Problem to work on. Below is a listing; copy all of it exactly.

Source data.
:::::

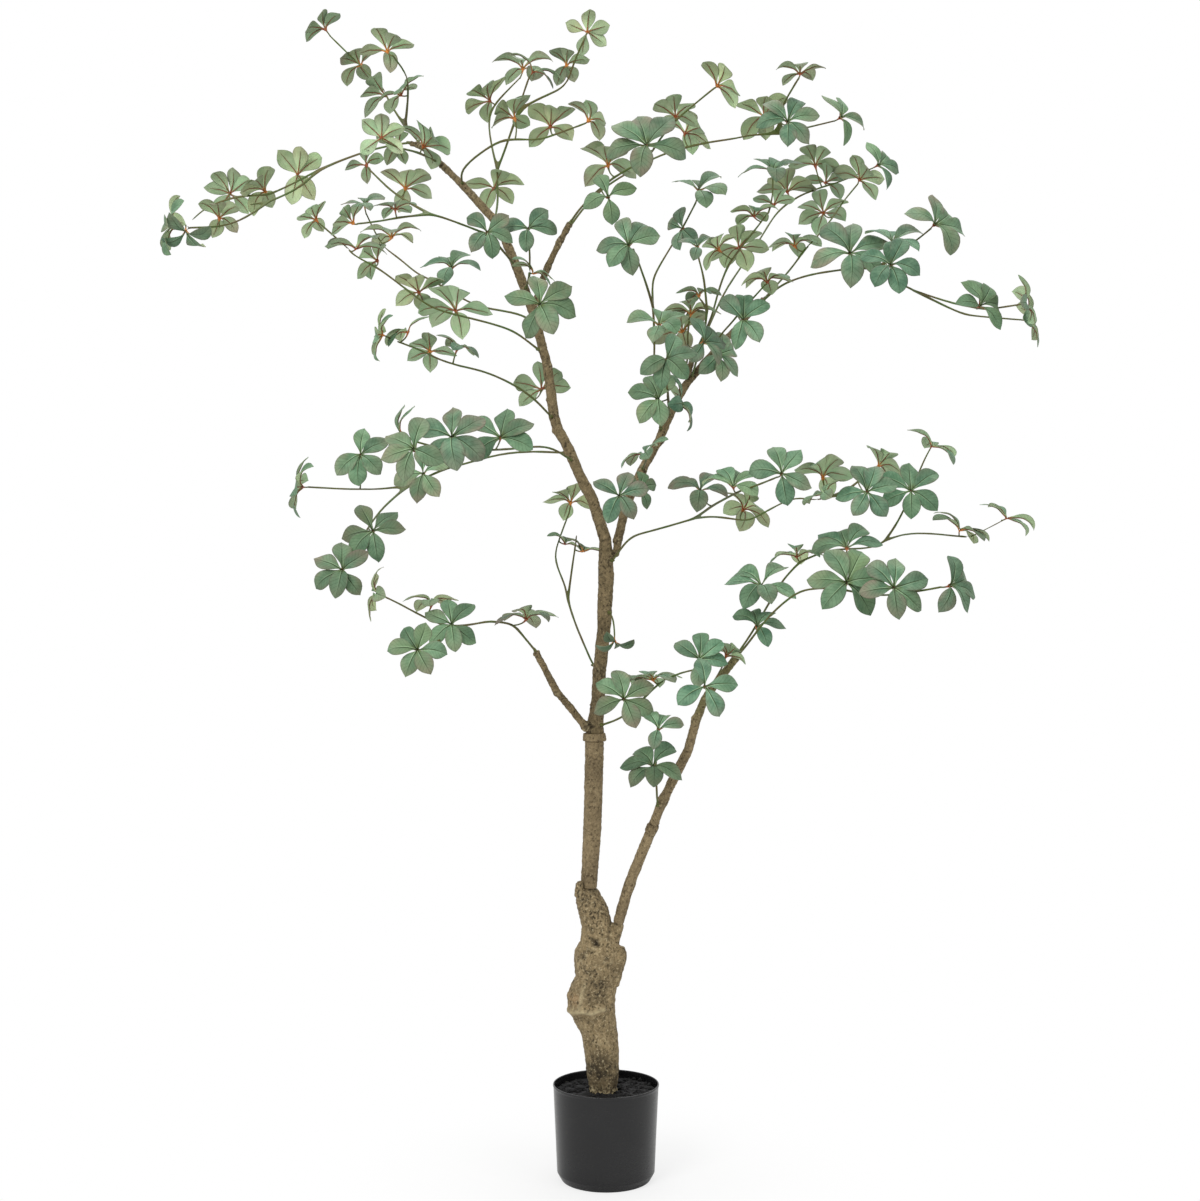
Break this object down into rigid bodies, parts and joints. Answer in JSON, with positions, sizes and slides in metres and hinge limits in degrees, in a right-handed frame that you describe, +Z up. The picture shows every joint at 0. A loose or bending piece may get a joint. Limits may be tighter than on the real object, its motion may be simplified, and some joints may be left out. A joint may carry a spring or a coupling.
{
  "type": "potted rhodoleia tree",
  "caption": "Freestanding artificial rhodoleia tree: gnarled trunk and bark-covered limbs with leaf-whorl sprays, standing in a plain round nursery pot.",
  "frame": {"origin": "centre of the pot's underside, on the floor", "axes": "+Z up along the pot's axis, -Y towards a person facing the tree, +X to that person's right"},
  "size_m": [1.3848, 0.802, 1.8443],
  "materials": {
    "pot_plastic": "satin",
    "cement": "matte",
    "soil_crumb": "matte",
    "bark": "matte",
    "foliage": "matte"
  },
  "bodies": {
    "root": {"bud_above_fork": "foliage", "bud_at_fork": "foliage", "bud_limb_low": "foliage", "bud_trunk_high": "foliage", "bud_trunk_middle": "foliage", "buds_on_limb": "foliage", "cement_weight": "cement", "cluster_twig_left": "foliage", "cluster_twig_top": "foliage", "limb_low_right": "bark", "limb_low_right_collar": "bark", "limb_low_right_upper": "bark", "limb_lower_left": "bark", "limb_right": "bark", "limb_right_twig": "bark", "limb_top": "bark", "pole_collar": "bark", "pole_lower": "bark", "pot": "pot_plastic", "soil_top": "soil_crumb", "spray_far_left": "foliage", "spray_inner_back": "foliage", "spray_inner_left": "foliage", "spray_inner_up": "foliage", "spray_left_centre": "foliage", "spray_left_high": "foliage", "spray_left_mid": "foliage", "spray_limb_tip": "foliage", "spray_low_left_far": "foliage", "spray_low_left_near": "foliage", "spray_low_middle": "foliage", "spray_low_middle_stem": "foliage", "spray_low_right_high": "foliage", "spray_low_right_inner": "foliage", "spray_low_right_out": "foliage", "spray_lower_left": "foliage", "spray_right_mid": "foliage", "spray_right_reach": "foliage", "spray_right_rise": "foliage", "spray_top_far": "foliage", "spray_top_left": "foliage", "spray_top_middle_high": "foliage", "spray_top_middle_low": "foliage", "spray_top_near": "foliage", "spray_upper_left": "foliage", "trunk_base": "bark", "trunk_upper": "bark", "twig_inner_small": "foliage", "twig_left_of_trunk": "foliage", "twig_right_of_trunk": "foliage"}
  },
  "joints": []
}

:::::

Finished answer.
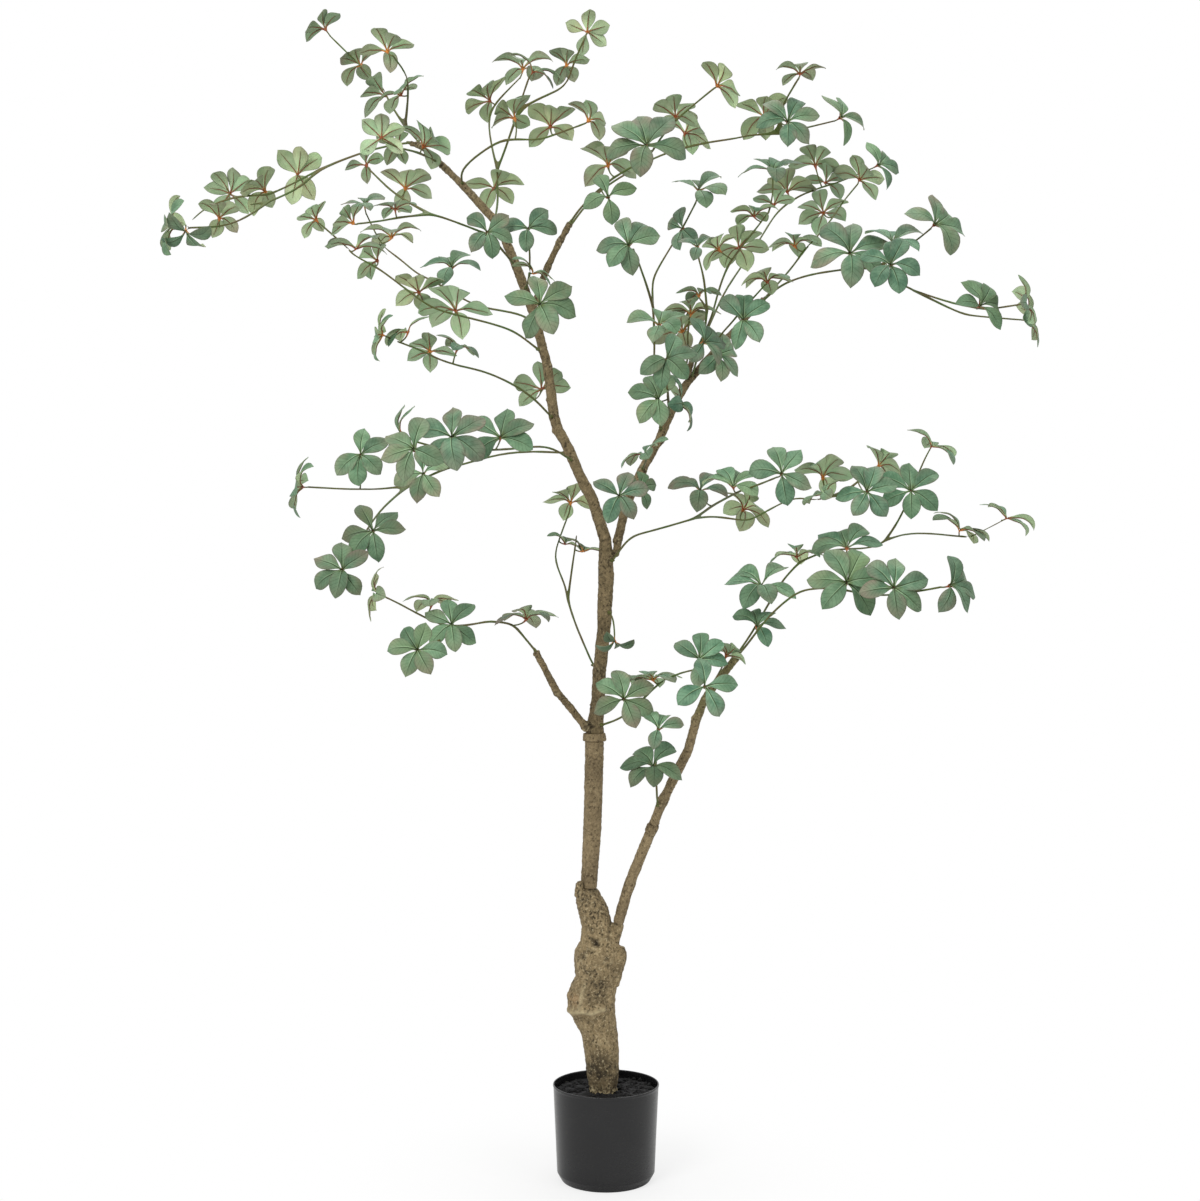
Break this object down into rigid bodies, parts and joints. Answer in JSON, with positions, sizes and slides in metres and hinge limits in degrees, in a right-handed frame that you describe, +Z up. The picture shows every joint at 0. A loose or bending piece may get a joint. Limits may be tighter than on the real object, its motion may be simplified, and some joints may be left out. A joint may carry a spring or a coupling.
{
  "type": "potted rhodoleia tree",
  "caption": "Freestanding artificial rhodoleia tree: gnarled trunk and bark-covered limbs with leaf-whorl sprays, standing in a plain round nursery pot.",
  "frame": {"origin": "centre of the pot's underside, on the floor", "axes": "+Z up along the pot's axis, -Y towards a person facing the tree, +X to that person's right"},
  "size_m": [1.3848, 0.802, 1.8443],
  "materials": {
    "pot_plastic": "satin",
    "cement": "matte",
    "soil_crumb": "matte",
    "bark": "matte",
    "foliage": "matte"
  },
  "bodies": {
    "root": {"bud_above_fork": "foliage", "bud_at_fork": "foliage", "bud_limb_low": "foliage", "bud_trunk_high": "foliage", "bud_trunk_middle": "foliage", "buds_on_limb": "foliage", "cement_weight": "cement", "cluster_twig_left": "foliage", "cluster_twig_top": "foliage", "limb_low_right": "bark", "limb_low_right_collar": "bark", "limb_low_right_upper": "bark", "limb_lower_left": "bark", "limb_right": "bark", "limb_right_twig": "bark", "limb_top": "bark", "pole_collar": "bark", "pole_lower": "bark", "pot": "pot_plastic", "soil_top": "soil_crumb", "spray_far_left": "foliage", "spray_inner_back": "foliage", "spray_inner_left": "foliage", "spray_inner_up": "foliage", "spray_left_centre": "foliage", "spray_left_high": "foliage", "spray_left_mid": "foliage", "spray_limb_tip": "foliage", "spray_low_left_far": "foliage", "spray_low_left_near": "foliage", "spray_low_middle": "foliage", "spray_low_middle_stem": "foliage", "spray_low_right_high": "foliage", "spray_low_right_inner": "foliage", "spray_low_right_out": "foliage", "spray_lower_left": "foliage", "spray_right_mid": "foliage", "spray_right_reach": "foliage", "spray_right_rise": "foliage", "spray_top_far": "foliage", "spray_top_left": "foliage", "spray_top_middle_high": "foliage", "spray_top_middle_low": "foliage", "spray_top_near": "foliage", "spray_upper_left": "foliage", "trunk_base": "bark", "trunk_upper": "bark", "twig_inner_small": "foliage", "twig_left_of_trunk": "foliage", "twig_right_of_trunk": "foliage"}
  },
  "joints": []
}